++++ Data shown ++++
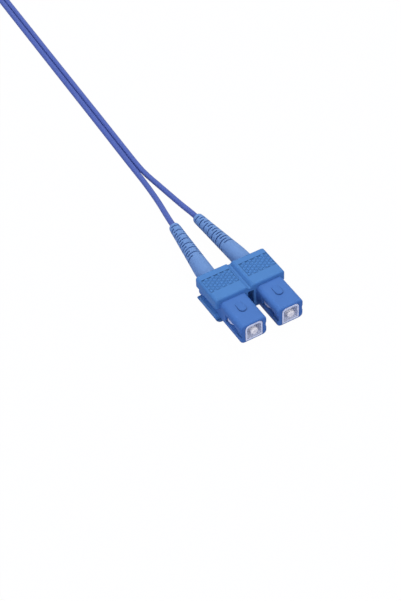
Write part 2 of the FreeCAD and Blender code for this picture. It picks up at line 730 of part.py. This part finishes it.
def shorten_lower_lips(body, inside, edge, top):
    """Set the lower lips' ends back from the pads' ends, with round corners."""
    below = sizes.clip_roof - top
    above = sizes.lower_lip - top + CLEAR
    rear_start = sizes.clip_length - sizes.lip_rear_back
    for name, start, length in (("FrontEnds", None, sizes.lip_set_back),
                                ("RearEnds", -rear_start, sizes.lip_rear_back)):
        ends = new_sketch(body, "XZ_Plane", name, start)
        rectangle(ends, inside, edge + CLEAR, below, above)
        rectangle(ends, -edge - CLEAR, -inside, below, above)
        pocket_back(body, ends, length)
    stations = (float(sizes.lip_set_back), float(rear_start))
    lip_top = float(sizes.lower_lip - top)
    round_edges(body, sizes.lip_round,
                lambda e: runs_along(e, ACROSS) and abs(e.Vertexes[0].Z - lip_top) < CLOSE
                and (on_front(e, stations[0]) or on_front(e, stations[1])))


def knurl(edge, top):
    """Two crossing sets of vee grooves over each upper pad, as one tool."""
    depth = float(sizes.knurl_depth)
    pitch = float(sizes.knurl_pitch)
    inner = float(sizes.knurl_inner)
    outer = float(edge - sizes.knurl_outer)
    front = float(sizes.knurl_front)
    rear = float(sizes.clip_length - sizes.knurl_rear)
    middle = Vector((inner + outer) / 2, (front + rear) / 2, float(top))
    reach = math.hypot(outer - inner, rear - front)
    count = int(reach / pitch / 2)
    high = depth / 4
    half = float(sizes.knurl_width) / 2 * (depth + high) / depth
    vee = Part.Wire(Part.makePolygon([Vector(-reach, -half, high), Vector(-reach, 0, -depth),
                                      Vector(-reach, half, high), Vector(-reach, -half, high)]))
    groove = Part.Face(vee).extrude(ACROSS * 2 * reach)
    area = Part.makeBox(outer - inner, rear - front, 2 * CLEAR,
                        Vector(inner, front, float(top) - CLEAR))
    grooves = []
    for slant in (sizes.knurl_angle, -sizes.knurl_angle):
        for i in range(-count, count + 1):
            bar = groove.copy()
            bar.translate(Vector(0, i * pitch, 0))
            bar.rotate(Vector(0, 0, 0), Vector(0, 0, 1), float(slant))
            bar.translate(middle)
            grooves.append(bar)
    right_pad = grooves[0].multiFuse(grooves[1:]).common(area)
    left_pad = right_pad.mirror(Vector(0, 0, 0), ACROSS)
    return free_shape("knurl_grooves", Part.makeCompound([right_pad, left_pad]))


# ---------------------------------------------------------------- cords
def cord_tube(label, route):
    """A round cord along straight runs joined by tangent arcs."""
    edges = []
    radii = []
    start = route[0]
    for before, corner, after in zip(route, route[1:], route[2:]):
        back = before - corner
        ahead = after - corner
        half_turn = (math.pi - back.getAngle(ahead)) / 2
        shorter = min(back.Length, ahead.Length)
        setback = BEND_SHARE * shorter
        radii.append(setback / math.tan(half_turn))
        back.normalize()
        ahead.normalize()
        enter = corner + back * setback
        leave = corner + ahead * setback
        middle = back + ahead
        middle.normalize()
        sag = radii[-1] * (1 / math.cos(half_turn) - 1)
        edges.append(Part.LineSegment(start, enter).toShape())
        edges.append(Part.Arc(enter, corner + middle * sag, leave).toShape())
        start = leave
    edges.append(Part.LineSegment(start, route[-1]).toShape())
    path = Part.Wire(edges)
    direction = route[1] - route[0]
    ring = Part.Wire(Part.makeCircle(float(sizes.cord_size) / 2, route[0], direction))
    tube = path.makePipeShell([ring], True, True)
    section = math.pi * float(sizes.cord_size) ** 2 / 4
    print(f"{label}: {path.Length:.1f} mm, arc radii",
          " ".join(f"{radius:.0f}" for radius in radii),
          f"volume {tube.Volume:.1f} of {section * path.Length:.1f}")
    return free_shape(label, tube)


def cord_coil(label):
    """The outer shape of the wound cord, two layers of the flat pair."""
    body = new_body(label)
    sketch = new_sketch(body, "XZ_Plane", "Winding")
    top = sizes.cord_size * 2
    bevel = sizes.cord_size / 3
    outline(sketch, [(sizes.coil_inner + bevel, 0), (sizes.coil_outer - bevel, 0),
                     (sizes.coil_outer, bevel), (sizes.coil_outer, top - bevel),
                     (sizes.coil_outer - bevel, top), (sizes.coil_inner + bevel, top),
                     (sizes.coil_inner, top - bevel), (sizes.coil_inner, bevel)])
    revolve(body, sketch)
    return body


# The zip pair's middle line behind the split, laid on the surface (x, y).
ZIP_ROUTE = [(1.58, 68.3), (1.97, 78.5), (2.66, 95.0), (3.76, 124.0), (4.91, 154.0),
             (6.1, 184.0), (7.1, 213.0)]
# Each cord between its boot and the split (x, y, z).
LEFT_LEG = [(-2.07, 42.2, 2.4), (-0.83, 49.1, 1.6), (0.0, 56.5, 1.1), (0.43, 62.6, 0.95)]
RIGHT_LEG = [(4.66, 42.6, 2.2), (4.24, 49.5, 1.5), (3.7, 56.5, 1.05), (2.95, 62.6, 0.95)]


def meets_coil(x):
    """How far back a cord at that x can go before it touches the coil."""
    across = x - float(sizes.cord_size) / 2 - float(sizes.coil_x)
    outer = float(sizes.coil_outer)
    deep = math.sqrt(max(outer ** 2 - across ** 2, 0))
    return float(sizes.coil_y) - deep - float(sizes.coil_gap)


def cord_route(plug_x, swing, droop, leg, side):
    """The points of one cord, from inside its boot's tip to the coil."""
    reach = float(sizes.boot_reach)
    tip, forward = boot_frames(swing, droop, [reach])[0]
    tip += Vector(float(plug_x), float(frame_front + boot_root), float(axis_height))
    points = [tip - forward * float(sizes.cord_seat), tip + forward * float(sizes.cord_straight)]
    points += [Vector(*point) for point in leg]
    offset = side * float(sizes.zip_pitch) / 2
    low = float(sizes.cord_size) / 2
    points += [Vector(x + offset, y, low) for x, y in ZIP_ROUTE]
    before, last = points[-2], points[-1]
    slope = (last.x - before.x) / (last.y - before.y)
    end = last.y
    for _ in range(4):
        end = meets_coil(before.x + slope * (end - before.y))
    points[-1] = Vector(before.x + slope * (end - before.y), end, low)
    return points


# ---------------------------------------------------------------- build
# Name, middle, swing, droop and turn of the boot, leg and side of the zip pair.
SIDES = [("left", -half_pitch, sizes.left_swing, sizes.left_droop, sizes.left_turn, LEFT_LEG, -1),
         ("right", half_pitch, -sizes.right_swing, sizes.right_droop, sizes.right_turn,
          RIGHT_LEG, 1)]
pieces = []
for name, x, swing, droop, turn, leg, side in SIDES:
    plug = [outer_housing(f"outer_housing_{name}"), plug_frame(f"plug_frame_{name}"),
            ferrule(f"ferrule_{name}"), ferrule_flange(f"ferrule_flange_{name}"),
            fibre_buffer(f"fibre_buffer_{name}"), rear_body(f"rear_body_{name}"),
            crimp_sleeve(f"crimp_sleeve_{name}"), spring(f"spring_{name}")]
    for piece in plug:
        place(piece, x, frame_front, axis_height)
    strain = boot(f"boot_{name}", float(swing), float(droop), float(turn))
    place(strain, x, frame_front + boot_root, axis_height)
    route = cord_route(x, float(swing), float(droop), leg, side)
    pieces += plug + [strain, cord_tube(f"cord_{name}", route)]
coil = cord_coil("cord_coil")
place(coil, sizes.coil_x, sizes.coil_y, Size(0, "0"))
pieces.append(coil)
clip = duplex_clip("duplex_clip")
place(clip, 0, clip_front, axis_height)
pieces.append(clip)
doc.recompute()

for thing in doc.Objects:
    if "Invalid" in thing.State or "Error" in thing.State:
        raise RuntimeError(f"{thing.Name} did not compute: {thing.State}")
for piece in pieces:
    if piece.Shape.isNull() or not piece.Shape.isValid():
        raise RuntimeError(f"{piece.Label} has no valid shape")
os.makedirs("parts", exist_ok=True)
for piece in pieces:
    piece.Shape.exportStep(f"parts/{piece.Label}.step")
    print(piece.Label, len(piece.Shape.Solids), round(piece.Shape.Volume, 2))
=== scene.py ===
# %% [markdown]
# # A duplex fibre connector
# Two square plugs sit side by side in one clip, each with a slotted boot and its own
# round cord, and the two cords join into a zip pair. The CAD frame brings every piece
# at its real size and place. This lesson gives each piece its finish, lays the cords,
# and sets up a small bright studio. All lengths are in metres.

# %% Load the frame
import math
import bpy
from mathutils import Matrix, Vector


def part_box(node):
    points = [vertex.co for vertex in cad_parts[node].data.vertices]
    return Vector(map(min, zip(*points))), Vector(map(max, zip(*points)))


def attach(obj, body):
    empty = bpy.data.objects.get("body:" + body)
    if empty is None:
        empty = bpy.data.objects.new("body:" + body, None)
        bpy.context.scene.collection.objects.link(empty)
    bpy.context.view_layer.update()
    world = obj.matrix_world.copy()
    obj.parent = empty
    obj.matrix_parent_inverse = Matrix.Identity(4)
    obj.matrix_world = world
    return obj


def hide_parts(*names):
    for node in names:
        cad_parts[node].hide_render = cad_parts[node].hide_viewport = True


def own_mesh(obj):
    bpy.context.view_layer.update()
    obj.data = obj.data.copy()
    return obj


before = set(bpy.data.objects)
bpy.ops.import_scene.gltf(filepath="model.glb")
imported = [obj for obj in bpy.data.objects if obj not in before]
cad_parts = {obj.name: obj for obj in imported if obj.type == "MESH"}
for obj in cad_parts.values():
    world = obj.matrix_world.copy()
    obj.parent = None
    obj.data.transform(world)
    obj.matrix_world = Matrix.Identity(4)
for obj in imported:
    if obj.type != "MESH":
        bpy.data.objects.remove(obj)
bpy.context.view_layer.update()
scene = bpy.context.scene
MM = 0.001

# %% [markdown]
# ## Two small helpers
# Paint colours are written as sRGB hex values, as a paint chart gives them, and turned
# to the linear values that light is worked out in. The other helper adds one shader
# node with its settings and its links, so a material reads as a list of its parts.

# %% Colour and node helpers
def linear(code):
    """An sRGB hex colour as linear RGBA."""
    channels = [int(code[i:i + 2], 16) / 255 for i in (1, 3, 5)]
    return [c / 12.92 if c <= 0.04045 else ((c + 0.055) / 1.055) ** 2.4 for c in channels] + [1]


def add_node(tree, kind, sockets=None, **settings):
    """Add a node; sockets gives each input a value or another node's output."""
    node = tree.nodes.new("ShaderNode" + kind)
    for name, value in settings.items():
        setattr(node, name, value)
    for socket, value in (sockets or {}).items():
        if isinstance(value, bpy.types.NodeSocket):
            tree.links.new(value, node.inputs[socket])
        else:
            node.inputs[socket].default_value = value
    return node


def new_material(name):
    """An empty material and its node tree."""
    material = bpy.data.materials.new(name)
    material.use_nodes = True
    material.node_tree.nodes.clear()
    return material, material.node_tree


# %% [markdown]
# ## Camera
# A three-quarter view from above the plugs' left side shows the ferrule mouths, the
# knurled pads and the boots at once. The lens is long, so the plugs' edges stay nearly
# parallel. The camera looks at the point midway between the plugs' front faces, and
# the shift moves that point down and right of the middle, where it leaves room for
# the cords.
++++
__Exercise brief__
Beginning at the top of the data, extract each line through the line containing "and (on_front(e, stations[0])" and return those lines exactly, with nothing added.

__Exercise result__
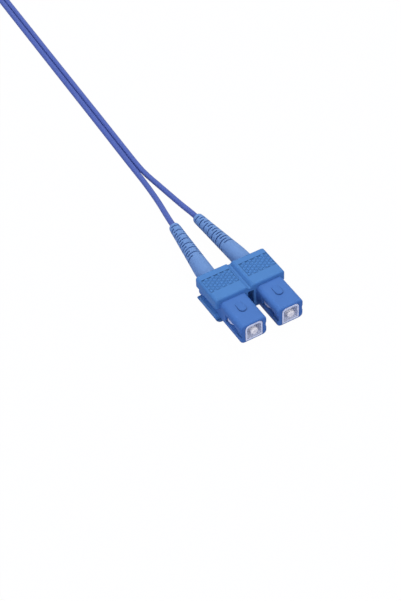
Write part 2 of the FreeCAD and Blender code for this picture. It picks up at line 730 of part.py. This part finishes it.
def shorten_lower_lips(body, inside, edge, top):
    """Set the lower lips' ends back from the pads' ends, with round corners."""
    below = sizes.clip_roof - top
    above = sizes.lower_lip - top + CLEAR
    rear_start = sizes.clip_length - sizes.lip_rear_back
    for name, start, length in (("FrontEnds", None, sizes.lip_set_back),
                                ("RearEnds", -rear_start, sizes.lip_rear_back)):
        ends = new_sketch(body, "XZ_Plane", name, start)
        rectangle(ends, inside, edge + CLEAR, below, above)
        rectangle(ends, -edge - CLEAR, -inside, below, above)
        pocket_back(body, ends, length)
    stations = (float(sizes.lip_set_back), float(rear_start))
    lip_top = float(sizes.lower_lip - top)
    round_edges(body, sizes.lip_round,
                lambda e: runs_along(e, ACROSS) and abs(e.Vertexes[0].Z - lip_top) < CLOSE
                and (on_front(e, stations[0]) or on_front(e, stations[1])))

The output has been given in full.